GIVEN PROBLEM => Can all of these lines be returned exactly?

SOURCE MATERIAL =>
>>>

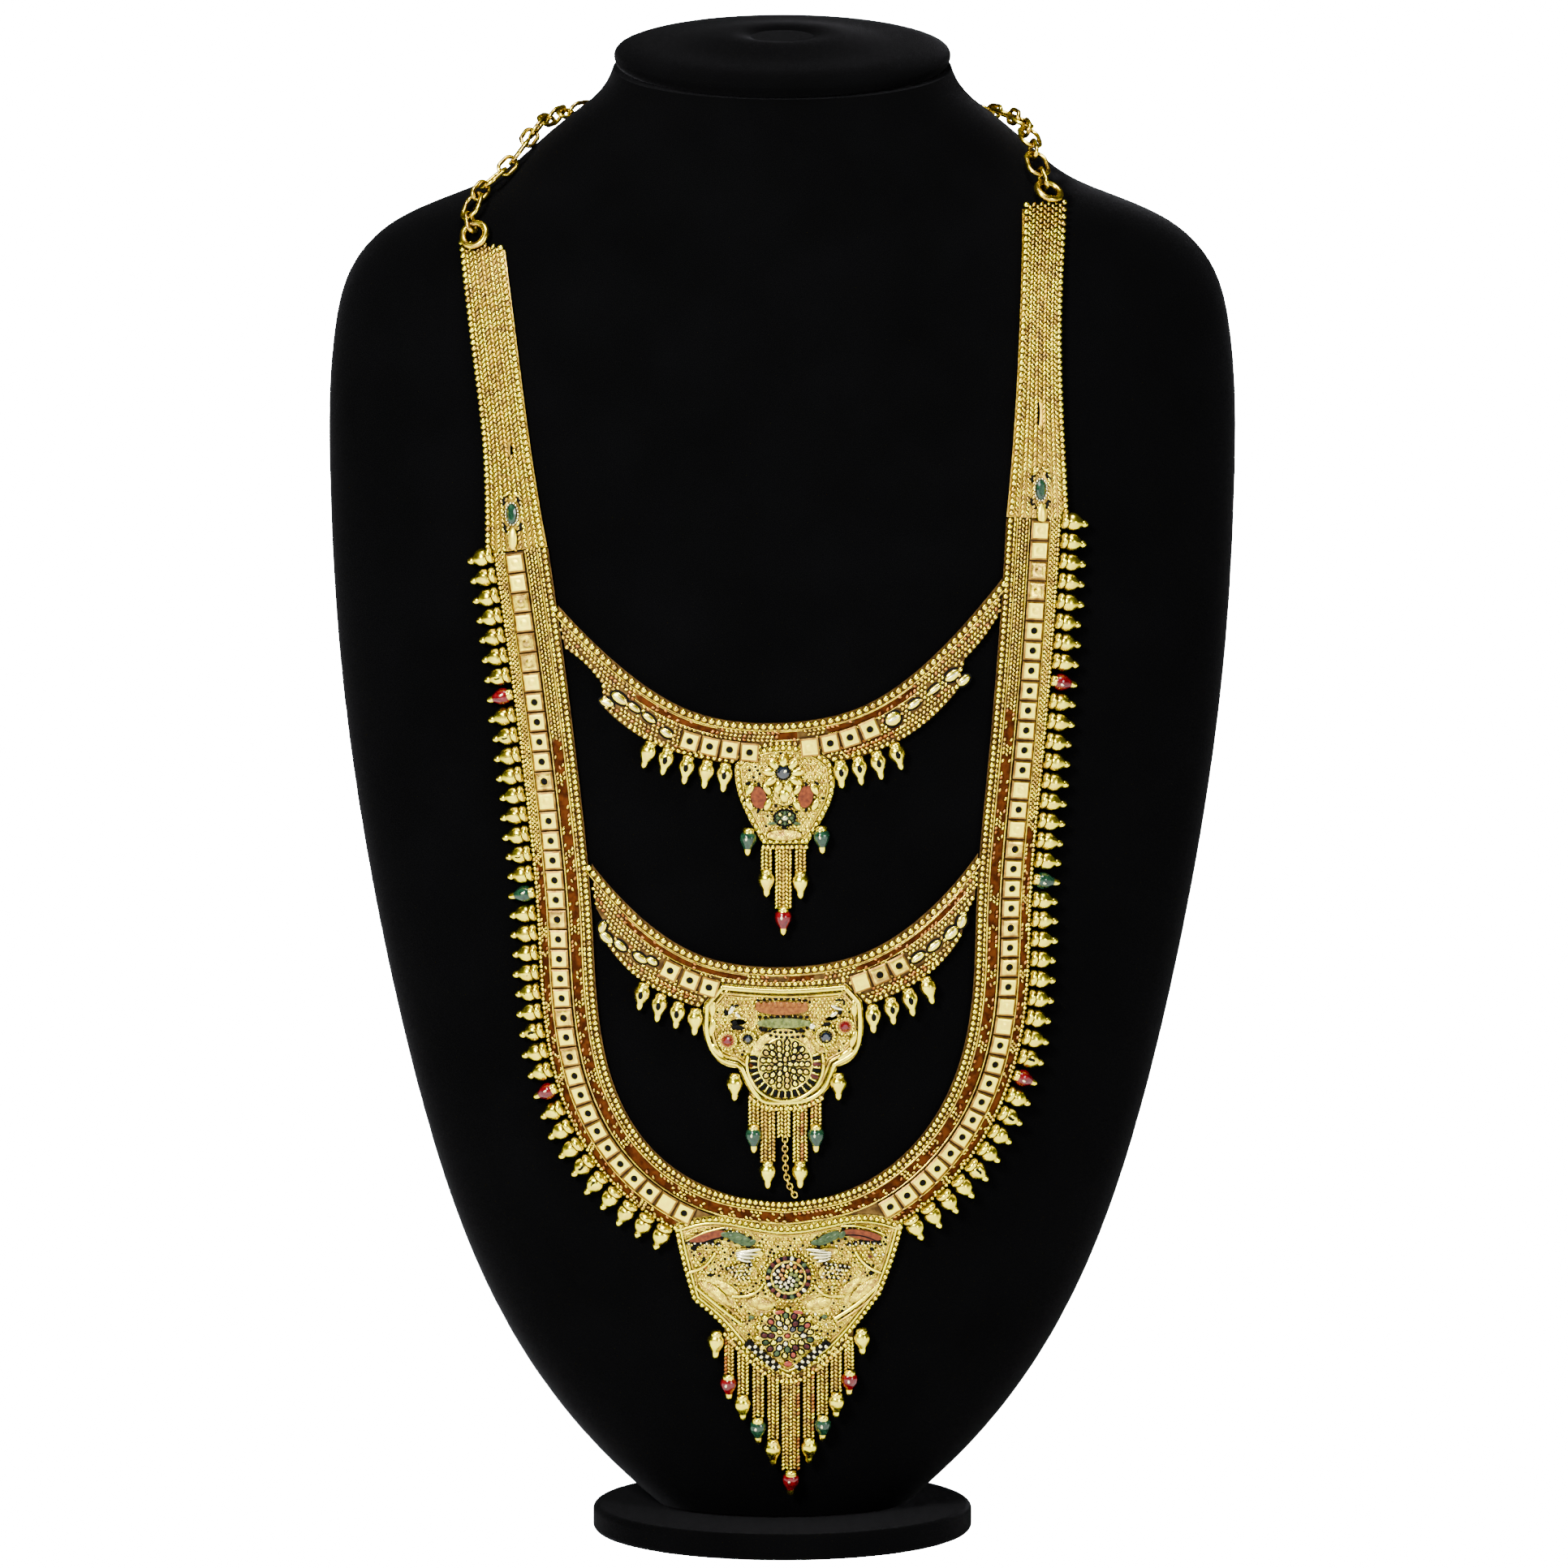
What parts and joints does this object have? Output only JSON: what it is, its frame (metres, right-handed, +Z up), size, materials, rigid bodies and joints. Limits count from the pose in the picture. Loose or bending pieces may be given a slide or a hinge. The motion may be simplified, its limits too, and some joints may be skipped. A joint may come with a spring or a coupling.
{
  "type": "rani haar necklace on neck bust",
  "caption": "Long tiered gold-tone rani haar necklace with tile bands, festoons, enamelled pendants and bud drops, lying on a black velvet neck bust with a round base.",
  "frame": {"origin": "centre of the underside of the round base", "axes": "+Z up, the bust's front with the necklace faces -Y, +X to the viewer's right"},
  "size_m": [0.2894, 0.1268, 0.4858],
  "materials": {
    "velvet": "black velvet",
    "gold": "polished gold plate with matt grain",
    "enamel_red": "glossy red enamel",
    "enamel_green": "glossy green enamel",
    "ruby_stone": "red paste stone",
    "emerald_stone": "green paste stone",
    "blue_stone": "dark blue paste stone"
  },
  "bodies": {
    "root": {"bust_body": "velvet", "bust_cap": "velvet", "bust_foot": "velvet", "strap_left": "gold", "strap_right": "gold", "band_left": "gold", "band_right": "gold", "festoon_upper": "gold", "festoon_lower": "gold", "pendant_upper": "gold", "pendant_middle": "gold", "pendant_lower": "gold", "fringe_upper": "gold", "fringe_middle": "gold", "fringe_lower": "gold", "enamel_red_upper": "enamel_red", "enamel_green_upper": "enamel_green", "enamel_red_middle": "enamel_red", "enamel_green_middle": "enamel_green", "enamel_red_lower": "enamel_red", "enamel_green_lower": "enamel_green", "drops_left": "gold", "drops_right": "gold", "drops_upper": "gold", "drops_lower": "gold", "fringe_drops_upper": "gold", "fringe_drops_middle": "gold", "fringe_drops_lower": "gold", "ruby_drops": "ruby_stone", "emerald_drops": "emerald_stone", "blue_stone": "blue_stone", "strap_stone_left": "emerald_stone", "strap_stone_right": "emerald_stone", "ring_stones_red": "ruby_stone", "ring_stones_blue": "blue_stone", "chain_left": "gold", "chain_right": "gold", "eye_ring_left": "gold", "eye_ring_right": "gold", "hook_clasp": "gold", "tie_chain": "gold"}
  },
  "joints": []
}
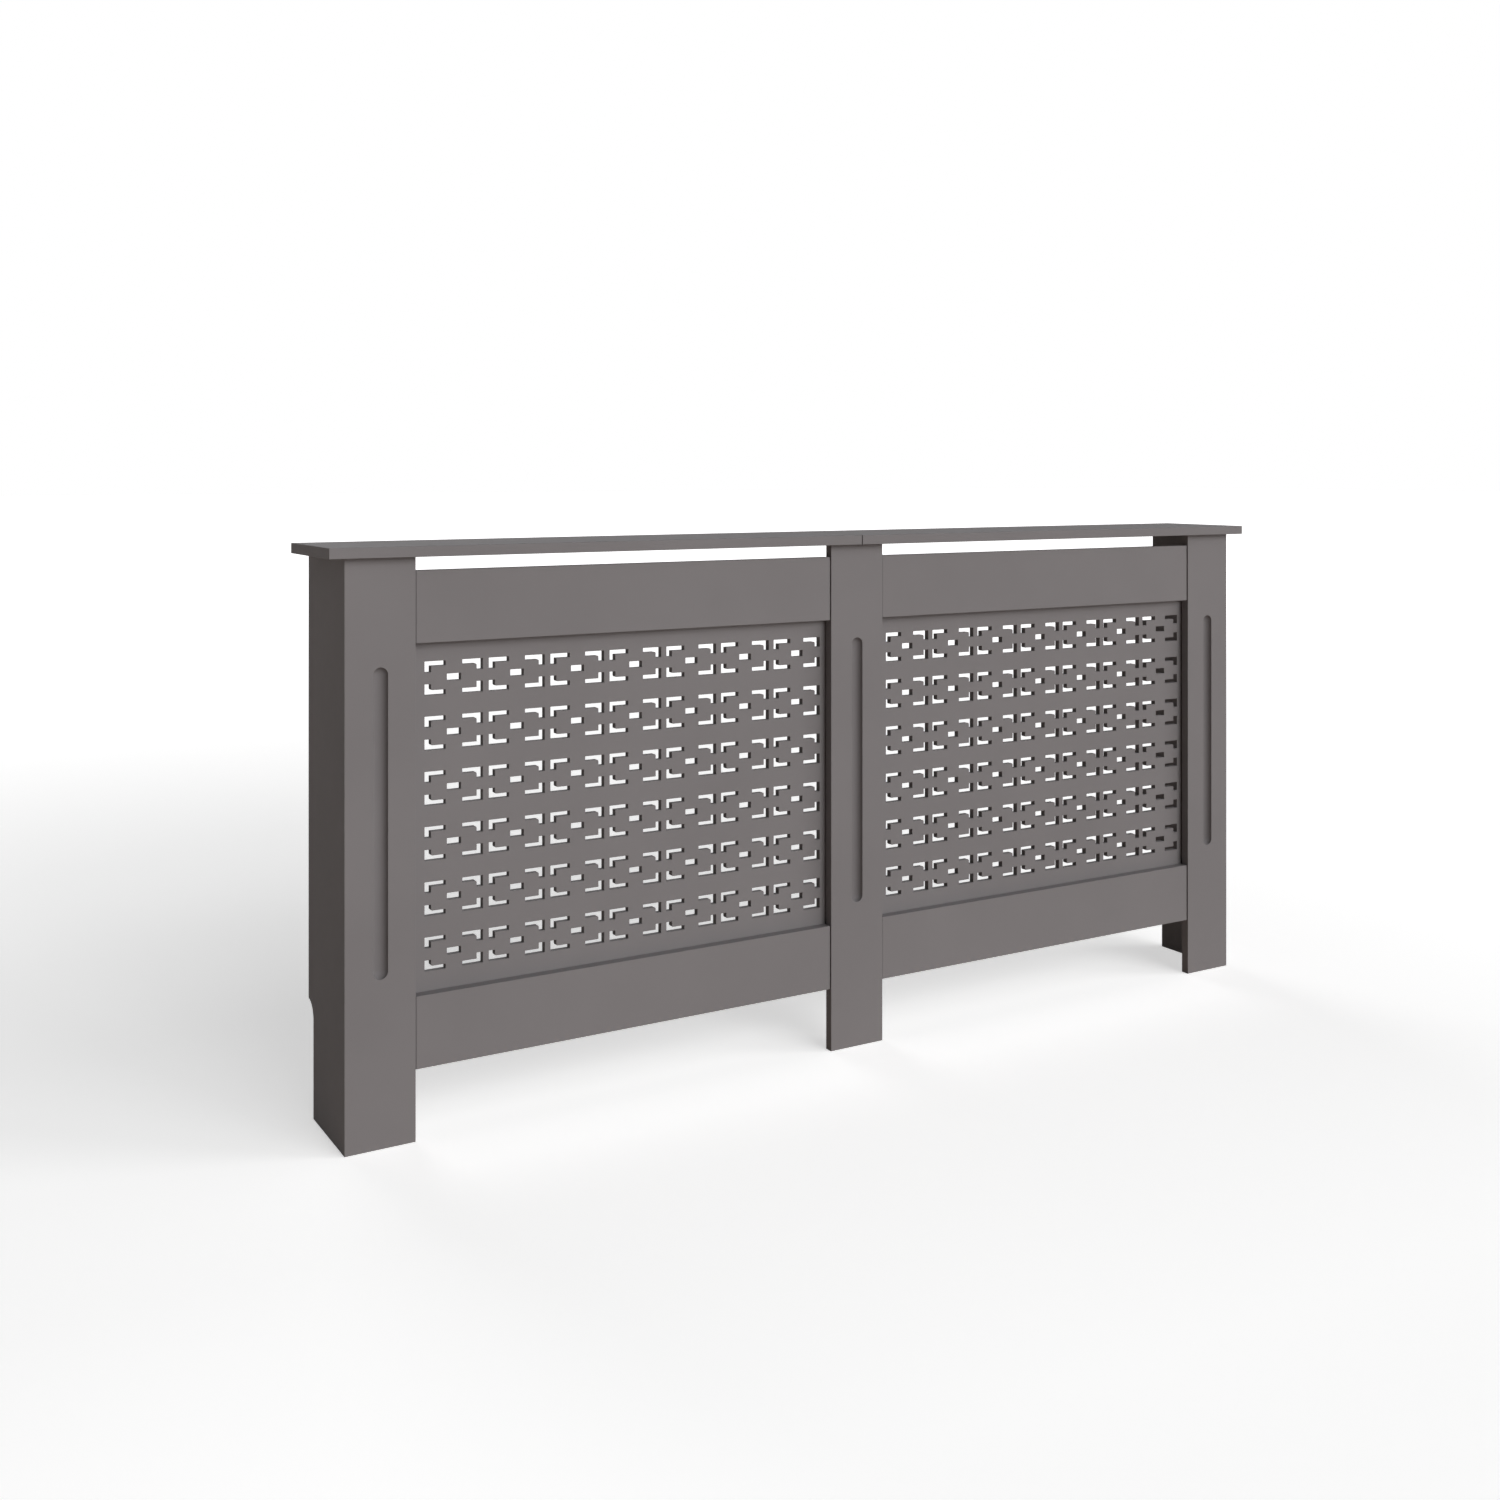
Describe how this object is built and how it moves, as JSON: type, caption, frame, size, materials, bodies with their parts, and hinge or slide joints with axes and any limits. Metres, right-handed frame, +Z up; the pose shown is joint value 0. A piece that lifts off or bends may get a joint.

<<<

SOLUTION =>
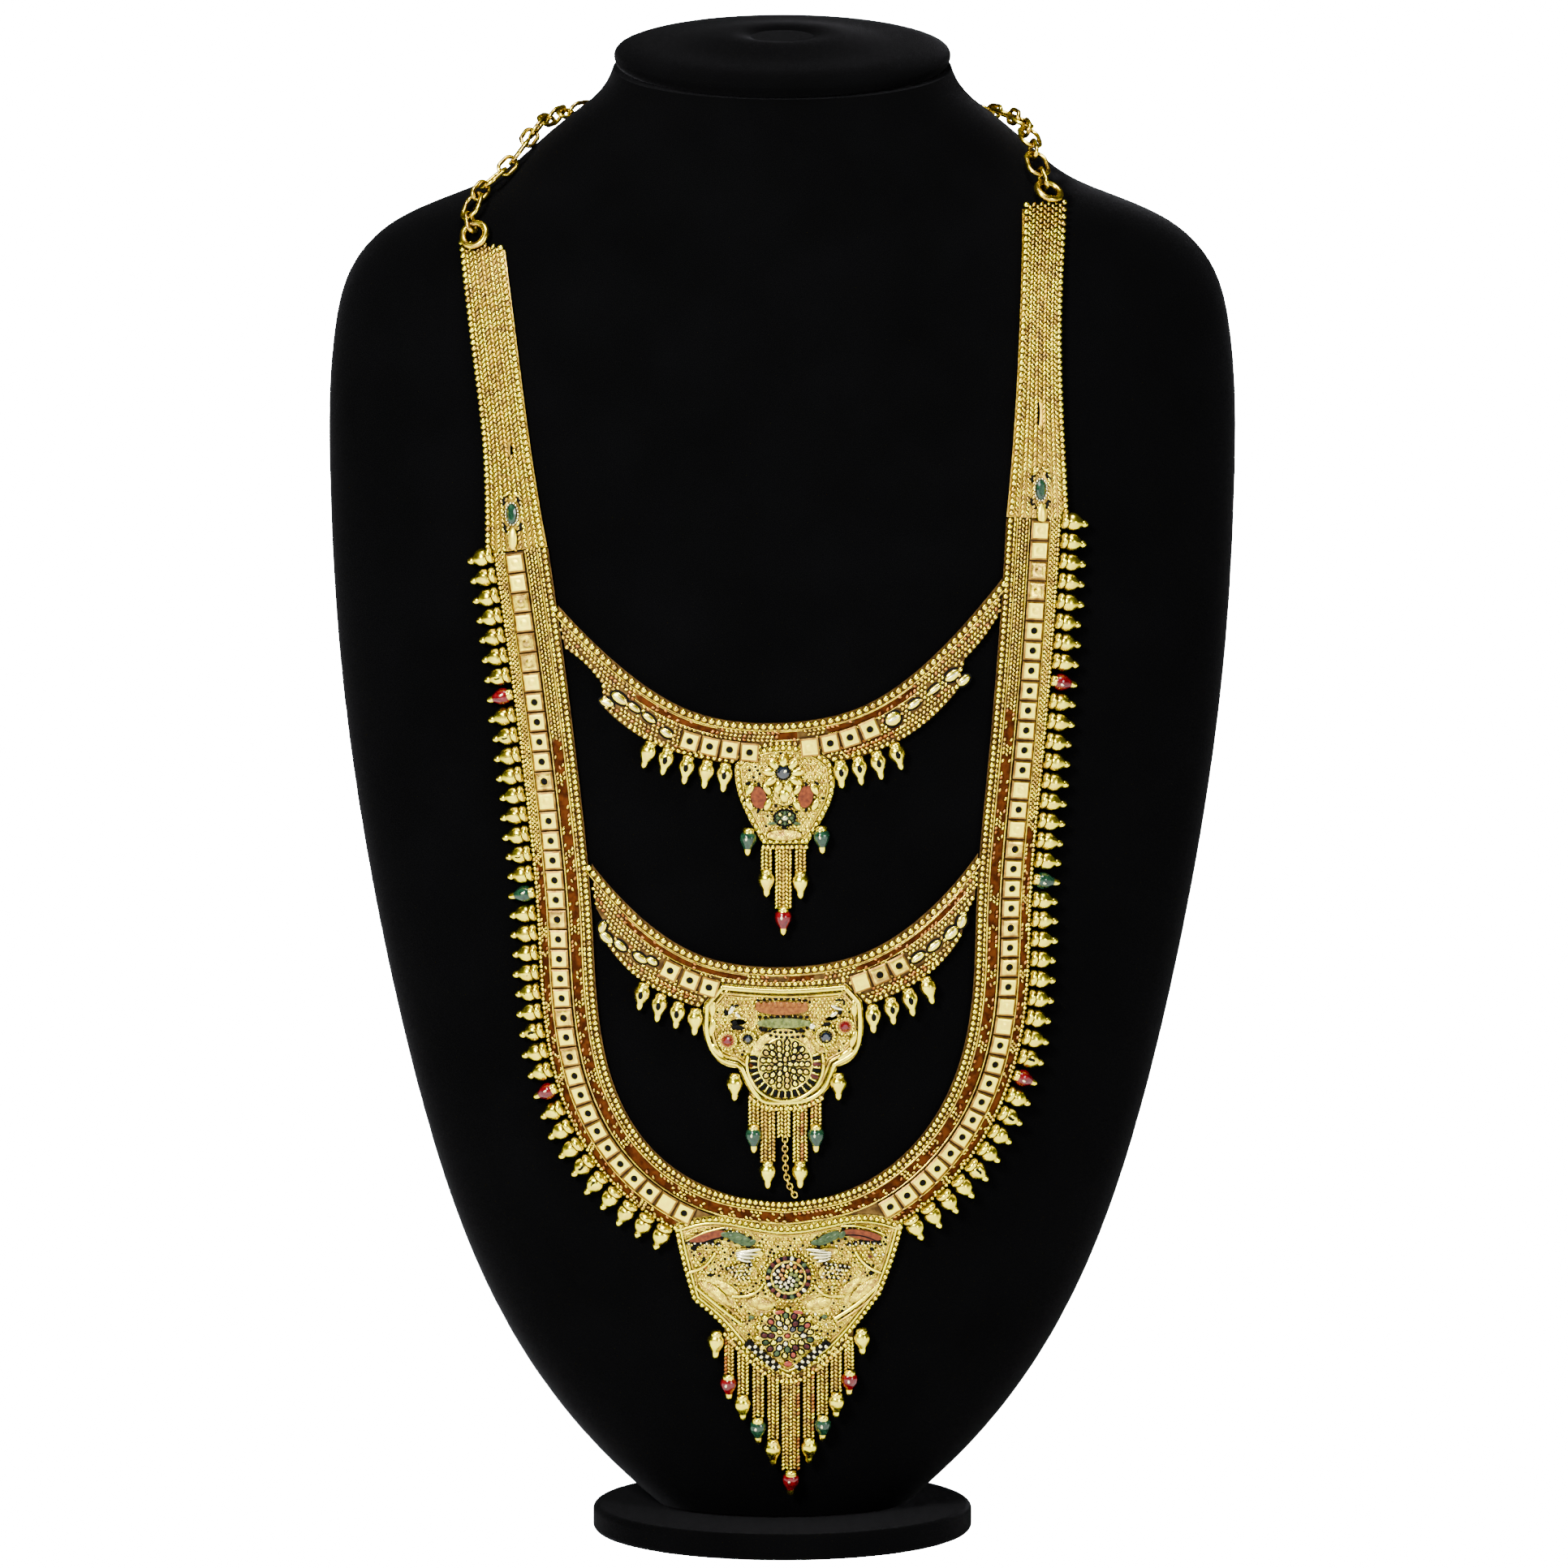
What parts and joints does this object have? Output only JSON: what it is, its frame (metres, right-handed, +Z up), size, materials, rigid bodies and joints. Limits count from the pose in the picture. Loose or bending pieces may be given a slide or a hinge. The motion may be simplified, its limits too, and some joints may be skipped. A joint may come with a spring or a coupling.
{
  "type": "rani haar necklace on neck bust",
  "caption": "Long tiered gold-tone rani haar necklace with tile bands, festoons, enamelled pendants and bud drops, lying on a black velvet neck bust with a round base.",
  "frame": {"origin": "centre of the underside of the round base", "axes": "+Z up, the bust's front with the necklace faces -Y, +X to the viewer's right"},
  "size_m": [0.2894, 0.1268, 0.4858],
  "materials": {
    "velvet": "black velvet",
    "gold": "polished gold plate with matt grain",
    "enamel_red": "glossy red enamel",
    "enamel_green": "glossy green enamel",
    "ruby_stone": "red paste stone",
    "emerald_stone": "green paste stone",
    "blue_stone": "dark blue paste stone"
  },
  "bodies": {
    "root": {"bust_body": "velvet", "bust_cap": "velvet", "bust_foot": "velvet", "strap_left": "gold", "strap_right": "gold", "band_left": "gold", "band_right": "gold", "festoon_upper": "gold", "festoon_lower": "gold", "pendant_upper": "gold", "pendant_middle": "gold", "pendant_lower": "gold", "fringe_upper": "gold", "fringe_middle": "gold", "fringe_lower": "gold", "enamel_red_upper": "enamel_red", "enamel_green_upper": "enamel_green", "enamel_red_middle": "enamel_red", "enamel_green_middle": "enamel_green", "enamel_red_lower": "enamel_red", "enamel_green_lower": "enamel_green", "drops_left": "gold", "drops_right": "gold", "drops_upper": "gold", "drops_lower": "gold", "fringe_drops_upper": "gold", "fringe_drops_middle": "gold", "fringe_drops_lower": "gold", "ruby_drops": "ruby_stone", "emerald_drops": "emerald_stone", "blue_stone": "blue_stone", "strap_stone_left": "emerald_stone", "strap_stone_right": "emerald_stone", "ring_stones_red": "ruby_stone", "ring_stones_blue": "blue_stone", "chain_left": "gold", "chain_right": "gold", "eye_ring_left": "gold", "eye_ring_right": "gold", "hook_clasp": "gold", "tie_chain": "gold"}
  },
  "joints": []
}
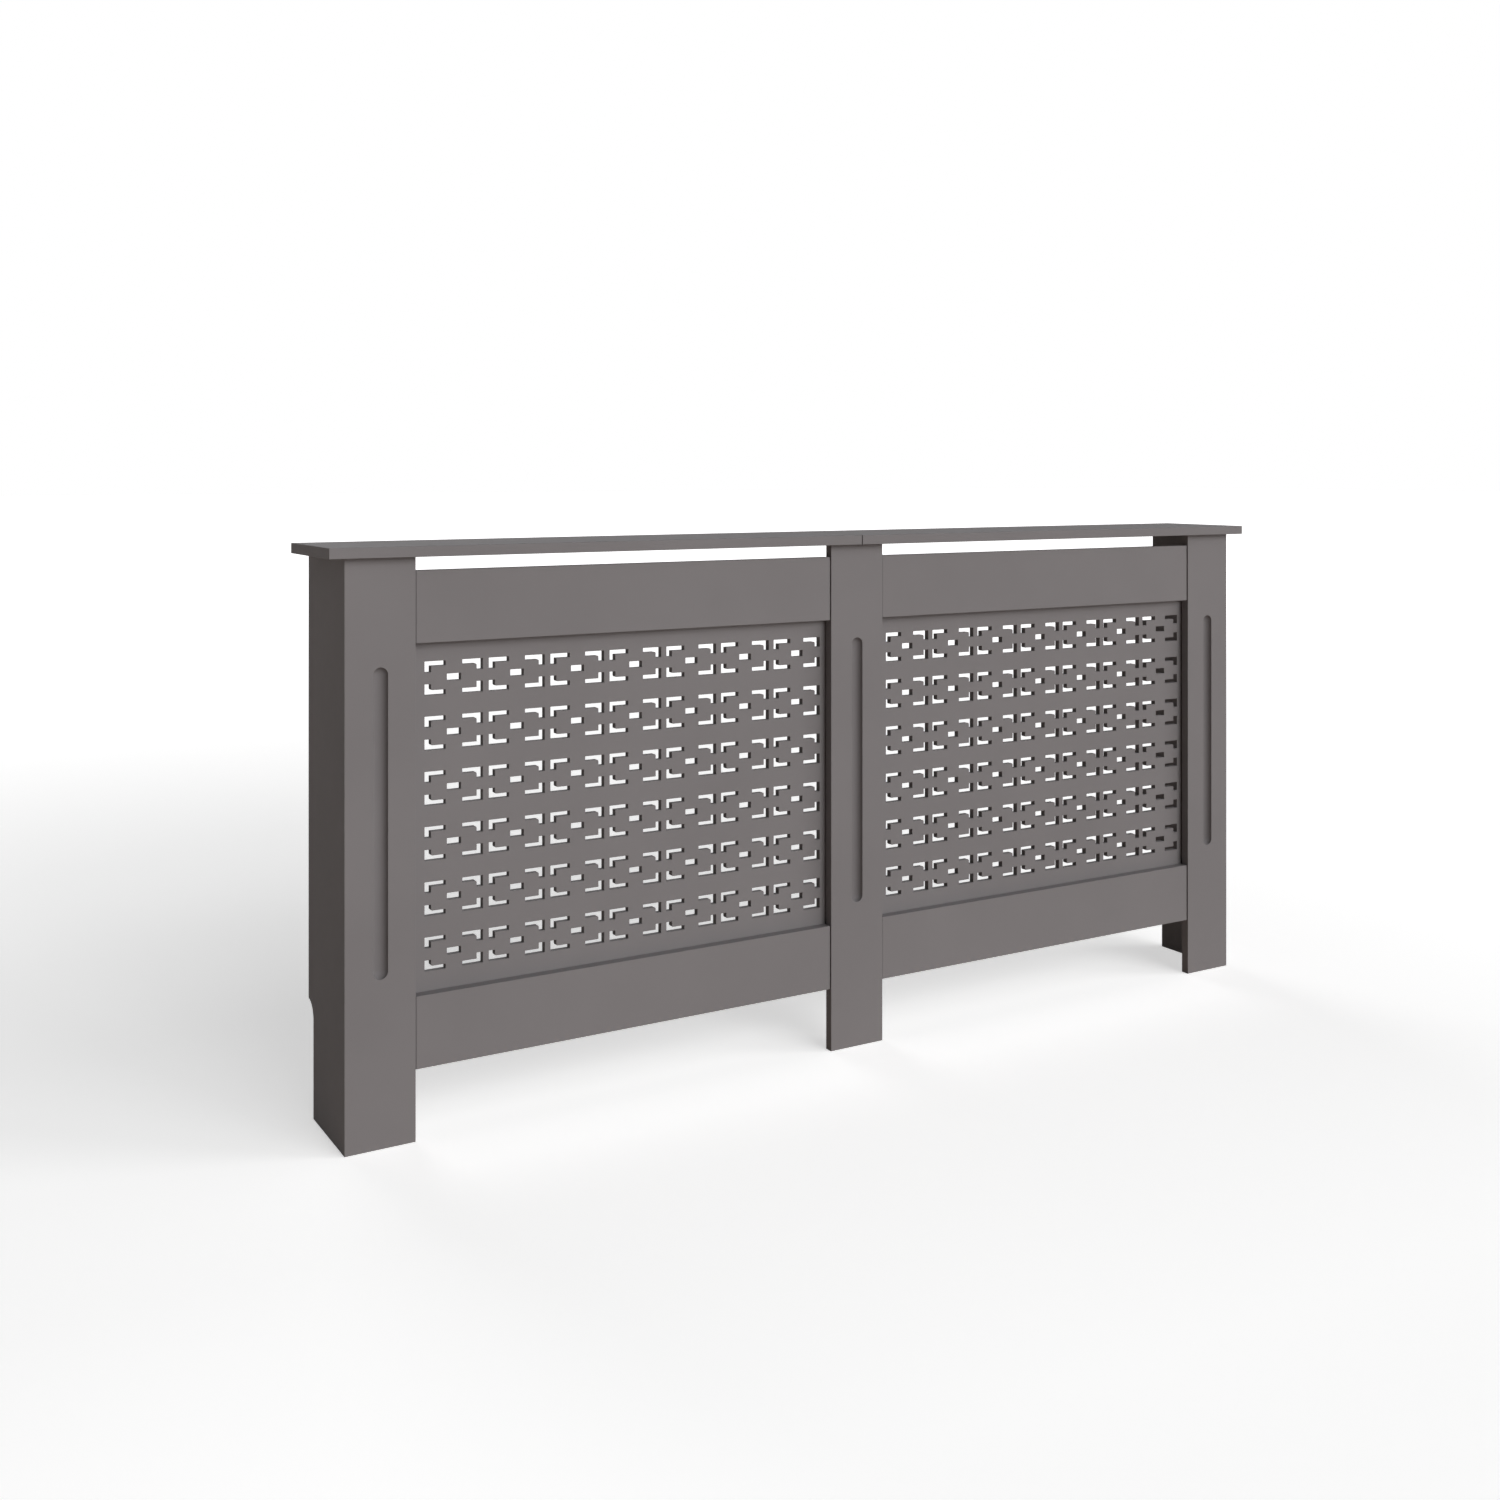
Describe how this object is built and how it moves, as JSON: type, caption, frame, size, materials, bodies with their parts, and hinge or slide joints with axes and any limits. Metres, right-handed frame, +Z up; the pose shown is joint value 0. A piece that lifts off or bends may get a joint.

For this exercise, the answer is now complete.